Entering into the spirit of the the thing, the Victorians
treated St Mary Magdalene to an overwhelming restoration
in the 1870s. They don't seem to have touched the
structure much, and just about all the money, £1,800,
went on internal furnishings. Pevsner quotes this amount
from Kelly's Directory with one eyebrow raised, because
it is about £350,000 in today's money, which is not much
to pay for rebuilding an aisle or a tower, but buys an
awful lot of Minton tiles and pitchpine benches at a time
when, it is worth recalling, labour was very cheap.
The niches
that flank the west window and door of the tower appear
to have their original statues in, albeit vandalised too
much to be certain. It appears to be an Annunciation
scene. As at nearby Pulham St Mary, there is a grand
early 16th century porch - not as ornate as the one in
the sister village, and on the north side this time. A
curiosity is that the large east window of the porch
lights directly into the west end of the north aisle.
This would seem to suggest that the porch predated the
aisle, but it is so late that it is hard to think that
there would have been time to build it before the
Reformation set in. As we will see inside, the arcades
have little to offer on the subject. Perhaps the window
was an attempt to lighten what is a fairly dark interior.

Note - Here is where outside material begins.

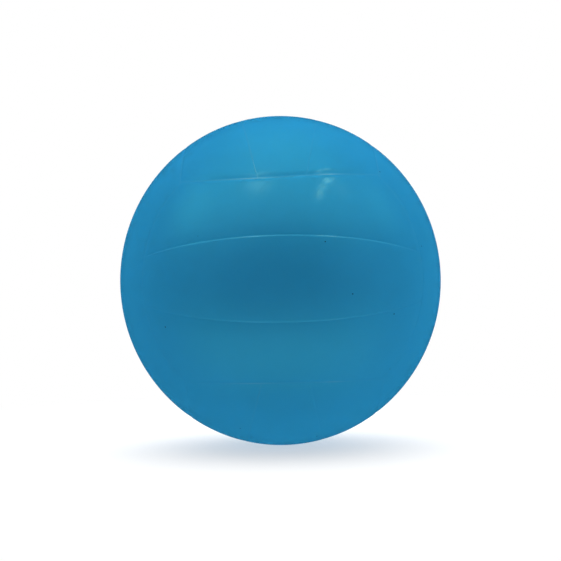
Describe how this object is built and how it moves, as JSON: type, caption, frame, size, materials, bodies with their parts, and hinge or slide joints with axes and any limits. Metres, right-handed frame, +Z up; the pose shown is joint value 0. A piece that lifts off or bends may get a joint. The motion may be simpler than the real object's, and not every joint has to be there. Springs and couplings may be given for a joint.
{
  "type": "inflated play ball",
  "caption": "Slightly tall inflated ball with a one-piece moulded vinyl skin, shallow panel grooves and a pull-out needle valve.",
  "frame": {"origin": "centre of the ball", "axes": "+Z up along the ball's slightly longer diameter, +Y out along the valve's axis, -Y the face that bears the bare label place"},
  "size_m": [0.207, 0.2068, 0.2124],
  "materials": {
    "skin": "glossy moulded vinyl",
    "housing": "plain soft vinyl",
    "stem": "satin moulded rubber",
    "core": "tacky pale rubber"
  },
  "bodies": {
    "ball": {"skin": "skin", "valve_housing": "housing"},
    "valve": {"valve_stem": "stem", "sealing_core": "core"}
  },
  "joints": [
    {"name": "valve_pull", "type": "slide", "parent": "ball", "child": "valve", "axis": [0, 1, 0], "range_m": [0, 0.026]}
  ]
}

Today, some panels of medieval glass have been reset
among frosted quarries, better than it sounds but
difficult to photograph without through light.
Alnother
feature that this church shares with the one at Pulham St
Mary is a large sign, CHURCH OPEN, its briefness
prompting a sense of anticipation, and hinting at an
excitement inside. God bless the churchwardens of Pulham,
I thought, and in we went.
A large,
slightly anonymous interior, a town church. And then, the
surprise of those arcades. The most western bay of the
south side is rounded, and then it leaps away eastwards
with pointed arch. The north arcade columns are fuller,
with four shafts each, and may postdate the porch, or may
not. A pleasing mixture, which lightens the sense of an
off-the-shelf design. The font, at the west end, may help
explain some of the cost, as it is a fabulously ornate
Victorian piece, somewhat in the style of that at Norwich
St Lawrence, with a castellated rim.
As well as
the big 1870s restoration, throughout the 19th century,
and well into the 20th, fabulous money was being spent
here on glass of the highest quality. Happily, the
received tradition has come down far enough for us to see
much of it as artistically significant; this church is a
treasurehouse of Victorian styles. The very earliest is
in the east window, of 1838, in the Pre-Raphaelite style
that would flower in England over the next two decades.
It depicts three scenes in the life of St Mary of
Magdala, an unusual subject in itself, but one which the
Victorians loved for the frisson of a fallen
woman that it provided. In the centre, Mary sobs at the
foot of the cross; on the north side she washes the feet
of Christ, a gorgeously erotic scene, and on the right
she returns to the upper room to tell the disciples that
the tomb is empty. The artist is Henry Halladay, the
glassmakers Heaton, Butler and Bayne
The best of the rest
of the glass is in the south aisle. There are two
magnificent Annunciations, and the early 20th century
Adoration of the Magi in the east window of the aisle is
full of gorgeous bronzes and golds. The Presentation in
the temple is also fine, although by now Mary has become
a kitsch figure, barely drawing the eye.
I haven't
yet mentioned the most striking feature of the Victorian
restorations. This is the vast mural above the chancel
arch, depicting the Ascension. Ordinarily, I like things
like this, and applaud the decision not to whitewash them
- there is a broadly contemporary and beautiful St
Michael above the chancel arch at Great Moulton, just
across the A140 - but the Ascension is an awkward
subject. In medieval times, it was conventional to
portray it as the gathering together of the Apostles, who
pray and look upwards, prefiguring Pentecost; Christs
feet in the clouds above would remain to remind us of the
incarnational nature of the story. The Victorians
prefered to show the whole body of Christ, with the
Disciples marginalised. Perhaps they were uneasy with the
Catholic feel of the traditional iconography. Whatever,
it is hard to show a man ascending, even the Son of Man,
or especially so. Should he flap his arms? Should he look
downwards at his followers, or upwards at his
destination? As so often, Pulham's Ascension looks like
nothing so much as a robed figure trampolining, and it is
better to look instead at the restored canopy of honour
in the roof to the west of it, where the Victorians did a
much better job of seeming convincingly medieval.